Best-fitted semivariogram models for IWQI (a), EC (b), SAR (c), and TH (d)

Table 4 The most suitable characteristic of indices of best-fitted semivariogram models for groundwater parameters and their changes

3.5 Spatial Distribution Maps

Spatial distribution of IWQI, EC, SAR, and TH is shown in Fig. 9. Based on IWQI map, ~ 72% of groundwater in Faridpur is suitable for irrigational uses (Fig. 9a). The IWQI map demonstrated a decreasing trend from the northeast to southeast direction in the study area. The medium IWQI values were found near Padma River, which was located to the north and northeast parts of central Bangladesh.
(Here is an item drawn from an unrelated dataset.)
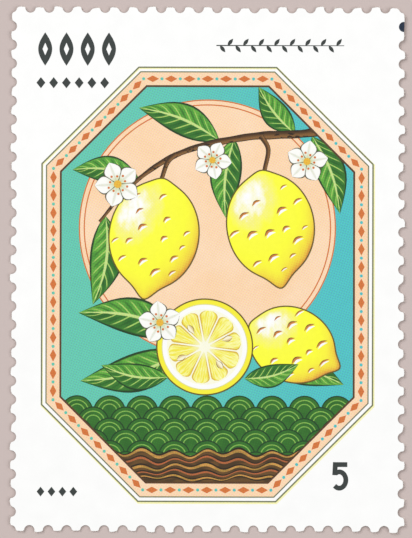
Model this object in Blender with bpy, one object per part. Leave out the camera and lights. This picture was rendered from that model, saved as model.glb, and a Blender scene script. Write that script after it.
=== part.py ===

The low scores of IWQI value (i.e., low suitability) were observed in the southern and central parts of the study area, probably due to the influence of domestic sewage discharges, effective leaching of ions, over-exploitation of groundwater, and agricultural impact (Sahu and Sikdar 2008).

Fig. 9
figure 9

Spatial distribution maps of IWQI (a), EC (b), SAR (c), and TH (d) in groundwater of Faridpur District, central Bangladesh

On the other hand, EC demonstrated an increasing trend from the southwest to the northeast direction in the study area (Fig. 9b). The higher values of EC were found in the northern portion. Major Padma River system might have influenced the point sources of EC in groundwater. The spatial map of SAR exhibited higher values in the central and southern part, but opposite in northern part of the study area (Fig. 9c). On the contrary, the spatial map of TH values revealed a complex spatial variability and pattern in different directions (Fig. 9d). It shows a decreasing trend from the Southwest toward the center part and an increasing trend from center toward the northeast part of the study area. Moderate spatial dependence has found in the TH values based on semivariogram studies. The higher TH values in the study area may be linked to excess use of lime on land and its transition through hydraulic connection of groundwater with river water. Weathering of limestone, sedimentary rock, and Ca-bearing minerals may also cause higher value of TH. This finding is in good agreement with the result of Bahar and Reza (2010), who conducted the groundwater quality study in southeastern Bangladesh.

4 Conclusion

Several water quality indices and geostatistical modeling were utilized to explore the suitability of groundwater for irrigational uses and for spatial mapping of water quality in Faridpur District (central Bangladesh). The order of abundance of cations in studied groundwater samples were Ca2+ > Na+ > Mg2+ > K+, and major anions were HCO3  > Cl > SO4 2−. Based on IWQI, it was observed that ~ 70% of the samples belonged to high suitability water type, whereas 30% exhibited low suitability type for irrigational uses. Results of EC, Na%, and SAR inferred that majority of the groundwater samples belonged to “excellent to good” classes for irrigation uses. Most of all the groundwater samples were classified as safe for irrigation based on RSBC, TH, KR, and MAR. Wilcox diagram-aided classification of water suggested that groundwater in Faridpur region were permissible for agricultural uses. Similar result was inferred by the total ionic content vs. PI plot, wherein all the samples were belonged to class I water type (i.e., > 75% of maximum permeability). The results of PCA among the major anions, cations, pH, EC, and TDS identified three PC explaining 87.41% of the total variance. Dissolution of calcite minerals, leaching of silicate sediments, and ion exchange mechanism were identified as probable causes for clustering the data into three PC. The spatial analysis of IWQI identified high suitability groundwater in the northern side, while the low suitability water in the central and southern parts of Faridpur region. This may be attributed to the gradients of domestic sewage discharges, and agricultural activates from northern to south side of Faridpur district. Since the IWQI map showed the spatial distribution of groundwater quality in the Faridpur region, decision makers can easily find most appropriate locations for drilling wells in order to extract suitable irrigation water to maintain existing soil productivity with the benefit of high crop yield.